Water is the solvent: old structures, depleted of their content, may be dissolved in water. After a period of drought, rain brings a feeling of release, of relief of tension. When a pregnant woman’s water breaks, birth is imminent. Creation myths often tell us that water was the source from which everything originated.

‘The waters’ have been associated with the Great Mother symbolism since ancient times: the place of the waters is the Great Mother, and the place from which we might be reborn, renewed. Creation myths tell us about upper and lower waters. The waterfall connects the waters of above with the waters of below, it connects the higher values with the everyday world. The tree and the fountain likewise connect upper and lower; it draws up the water from below, the water of the earth, the well-springs of life, wisdom, and make it available to everyone who will delve down deep enough within her/himself.

A more conscious integrated perspective on life brings the possibility of compassion that is objectively contained, water with shape, also sometimes called Eros.

The well

Our world is dominated by rationality and superficiality, resulting in loneliness and meaninglessness, but by restoring the relationship with one’s deeper personality one may draw from the wellsprings of Life.

All over the world, wells have been dug by hand since the ninth millennium BCE (1). Human settlements have always been dependent for survival on a well with a fresh clear spring, so that social structures developed around it.

The well resembles a tree, for water can be drawn up to serve life and growth similar to how a tree draws up water through its roots and fibers. It conveys the idea of a dispensing of nourishment, available to all. Life is inexhaustible. It grows neither less nor more; it exists for one and all. Generations come and go, and all may enjoy life in its inexhaustible abundance. (2)

Wells have been associated with sacred ceremonial descent, ritually lived, for millennia. Like the holes in the ground, hand-dug by men and women over time, it resembles the development of consciousness over time. Archetypal patterns of descent, linking above and below, ego and Self, became more fully known by humanity and potentially available to anyone who would ‘go down all the way’ to the roots, who ‘does not neglect the work’ (2).

A well needs to be maintained, cleaned, lined. Through Jung’s psychology, the existence and mechanisms of this psychic structure was made conscious and accessible to any individual who felt called upon to undertake the journey so that the inner relationship with one’s roots may be restored and the individual replenished by the waters of Life to find connectedness in life and meaningful nourishment.

1. Wikipedia.org, well

2. I Ching, p. 185 – 6

Symbolism of the tree

The tree represents the manifestation of the life-force, of our ability to grow into greater maturity; when faced with an impossible life situation, one should not try to force anything, but ‘stay in one place and grow, like a tree.’ (Jung, Dream Seminars, 1929)

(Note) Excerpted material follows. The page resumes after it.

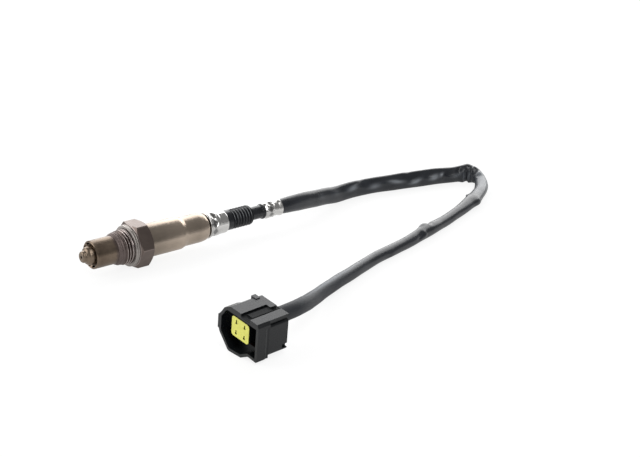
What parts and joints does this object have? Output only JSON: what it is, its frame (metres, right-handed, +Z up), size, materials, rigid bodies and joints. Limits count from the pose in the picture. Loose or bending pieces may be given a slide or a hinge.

Growing is a slow process. Only swamp plants shoot up overnight. Inner growth may enable one to outgrow and rise above a difficult life situation, to attain a more objective perspective and discover alternative options that may have been there all along. A very large tree may grow from a very small seed.

The seed has to break open and grow towards the light, the higher values. Breaking open is painful, but necessary; without it there will be no growth. The tree roots us. Its roots stretch away into the darkness of the earth, into the shadow. Like the fountain, the tree may draw water from deep beneath the earth, from the well-springs of life, if the roots reach deep enough.

A tree goes through seasons of spring, summer, autumn and winter. After the death-like feeling of winter, stripping away the old, new life returns, blossoming, ripening our fruit. Animals and birds may be fed and sheltered. When the time comes again, we shed our beautiful autumn colors so that it may become compost for new life. Our lives circle continuously through periods of spring, summer, autumn, winter and spring again.